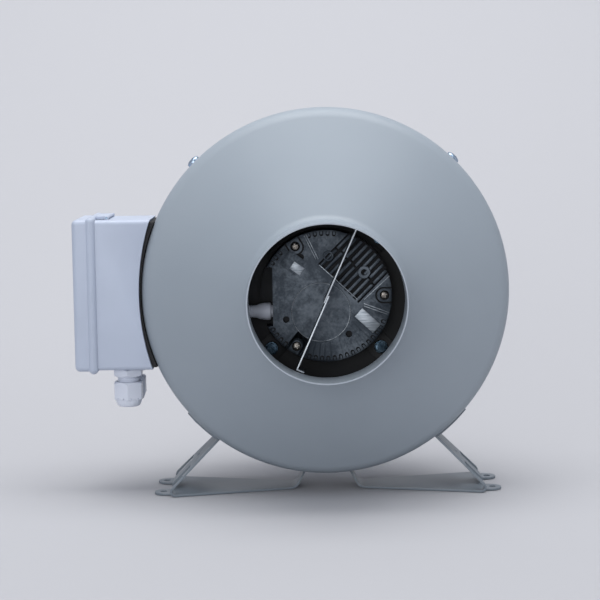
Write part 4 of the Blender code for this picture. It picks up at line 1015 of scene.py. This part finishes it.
def make_seal():
    """Foam wedge between the saddle and the round casing, thin half way up."""
    low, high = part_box("box_seal")
    seal = slab("foam_seal", low, high, 2 * MM)
    drill(seal, CASING + GAP, 0.3, near_axis(0, 0, 0, FACE_OUT), 256)
    combine(seal, saddle_tool(SADDLE - GAP), "INTERSECT")
    window = cube("window", (-200 * MM, -31 * MM, -35 * MM), (-140 * MM, 20 * MM, 35 * MM),
                  near_axis(0, 0, 0))
    combine(seal, window)
    for number in (1, 2):
        drill(seal, SCREW_HOLE, 60 * MM, at(centre(f"box_screw_{number}")) @ ALONG_X, 24)
    finish_piece(smooth(seal), "fan", FOAM, "black_foam", "box_seal")


# ---------------------------------------------------------------- glands

def make_gland(where, side):
    """Threaded body, hex flange and domed clamping nut of one cable gland."""
    place = near_axis(GLAND_X, side * GLAND_Y, 0)
    floor = -BOX_HALF_HEIGHT - GAP
    hex_low = floor - 7.9 * MM
    nut_top = hex_low - 5.2 * MM
    nut_low = nut_top - 17.7 * MM
    dome_low = nut_low - 7.2 * MM
    thread_end = nut_low + 7 * MM
    profile = [(8 * MM, floor + 11.3 * MM), (9.4 * MM, floor + 11.3 * MM), (10 * MM, floor + 10.7 * MM),
               (10 * MM, floor - 1 * MM), (10.8 * MM, floor - 2 * MM), (10.8 * MM, hex_low)]
    ridge = hex_low - 0.4 * MM
    while ridge > thread_end + 2.0 * MM:
        profile += [(10.8 * MM, ridge), (10.1 * MM, ridge - 0.6 * MM), (10.1 * MM, ridge - 0.9 * MM)]
        ridge -= 1.5 * MM
    profile += [(10.2 * MM, thread_end), (8 * MM, thread_end)]
    body = lathe(f"gland_thread_{where}", profile, STILL, 64, closed=True)
    flange = hexagon("flange", 27 * MM, hex_low, floor, 2, 0.5 * MM)
    drill(flange, 10.2 * MM, 60 * MM, at((0, 0, hex_low)))
    body = together([body, flange])
    body.name = f"gland_thread_{where}"
    finish_piece(smooth(settle(body, place)), "fan", GLAND_PLASTIC, "gland_plastic", f"gland_body_{where}")
    nut = hexagon(f"gland_cap_{where}", 27 * MM, nut_low, nut_top, 1, 0.6 * MM)
    dome = lathe("dome", [
        (0.0, nut_low + 2 * MM), (12.9 * MM, nut_low + 2 * MM), (12.9 * MM, nut_low - 1.0 * MM),
        (12.6 * MM, nut_low - 2.6 * MM), (11.8 * MM, nut_low - 4.6 * MM), (10.9 * MM, nut_low - 6.1 * MM),
        (9.6 * MM, dome_low + 0.2 * MM), (8.6 * MM, dome_low), (0.0, dome_low)], STILL, 64)
    combine(nut, dome, "UNION")
    for count in range(12):
        turn = Matrix.Rotation(math.radians(30 * count + 15), 4, "Z")
        groove = bar("groove", 1.0 * MM, 12 * MM, turn @ at(
            (13.4 * MM, 0, nut_low - 4.0 * MM)), 12)
        combine(nut, groove)
    bore = lathe("bore", [
        (0.0, nut_top + 5 * MM), (11.1 * MM, nut_top + 5 * MM), (11.1 * MM, thread_end - GAP),
        (6.2 * MM, thread_end - 5 * MM), (6.2 * MM, dome_low + 1 * MM), (7.2 * MM, dome_low - 0.1 * MM),
        (7.2 * MM, dome_low - 5 * MM), (0.0, dome_low - 5 * MM)], STILL, 64)
    combine(nut, bore)
    finish_piece(smooth(settle(nut, place)), f"{where}_gland_nut", GLAND_PLASTIC, "gland_plastic",
                 f"gland_nut_{where}")


# ---------------------------------------------------------------- motor cable

def make_sleeve():
    """Strain relief on the motor cable, with a flared collar at the housing's pocket."""
    entry = centre("cable_sleeve")
    low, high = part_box("cable_sleeve")
    inner, outer = high[0] - AXIS.x, low[0] - AXIS.x
    bore = 3.6 * MM
    profile = [(5.8 * MM, inner), (5.8 * MM, -52.6 * MM), (7.6 * MM, -52.8 * MM), (8.4 * MM, -53.8 * MM),
               (8.5 * MM, -56 * MM), (8.1 * MM, -60.5 * MM), (7.2 * MM, -64.5 * MM), (6.2 * MM, -67 * MM)]
    for ridge in range(3):
        start = -69.6 * MM - 2 * MM * ridge
        profile += [(6.0 * MM, start), (6.0 * MM, start - 0.6 * MM), (5.6 * MM, start - 0.9 * MM),
                    (5.6 * MM, start - 1.4 * MM)]
    profile += [(5.6 * MM, outer + 0.5 * MM), (5.1 * MM, outer), (bore, outer), (bore, inner)]
    place = at((AXIS.x, entry.y, entry.z)) @ ALONG_X
    sleeve = lathe("strain_relief", profile, place, 64, closed=True)
    finish_piece(sleeve, "fan", GLAND_PLASTIC, "gland_plastic", "cable_sleeve")


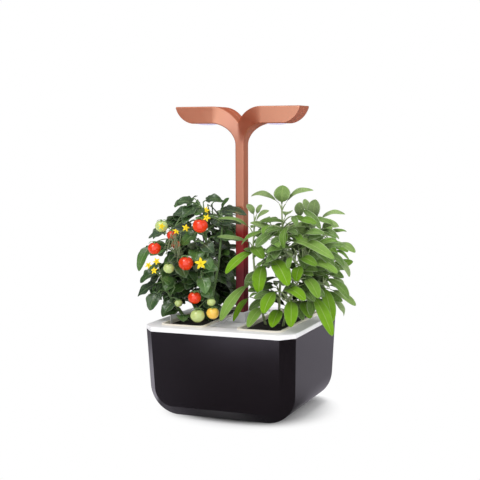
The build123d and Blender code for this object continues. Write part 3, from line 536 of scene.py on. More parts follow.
# The shape of one kind of leaf. fold and ripple are shares of half its width, waves is the number
# of ripples along it, twist is in radians, bow is a share of its length and groove is in metres.
LeafStyle = namedtuple("LeafStyle", "outline rows ring fold ripple waves twist bow groove")
SAGE = LeafStyle(
    sage_outline, rows=20, ring=14, fold=0.26, ripple=0.09, waves=1.7, twist=0.6, bow=0.05,
    groove=0.5 * MM,
)
LEAFLET = LeafStyle(
    lobed_outline, rows=20, ring=12, fold=0.20, ripple=0.14, waves=1.6, twist=0.6, bow=0.06,
    groove=0.6 * MM,
)
SEPAL = LeafStyle(
    pointed_outline, rows=7, ring=6, fold=0.25, ripple=0.0, waves=1.0, twist=0.3, bow=0.05, groove=0.0
)
PETAL = LeafStyle(
    pointed_outline, rows=9, ring=8, fold=0.18, ripple=0.05, waves=1.0, twist=0.2, bow=0.03, groove=0.0
)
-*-
◆ WHAT IS NEEDED ◆
Where a line holds "code", copy it out.

◆ THE SOLUTION ◆
Write part 4 of the Blender code for this picture. It picks up at line 1015 of scene.py. This part finishes it.
The build123d and Blender code for this object continues. Write part 3, from line 536 of scene.py on. More parts follow.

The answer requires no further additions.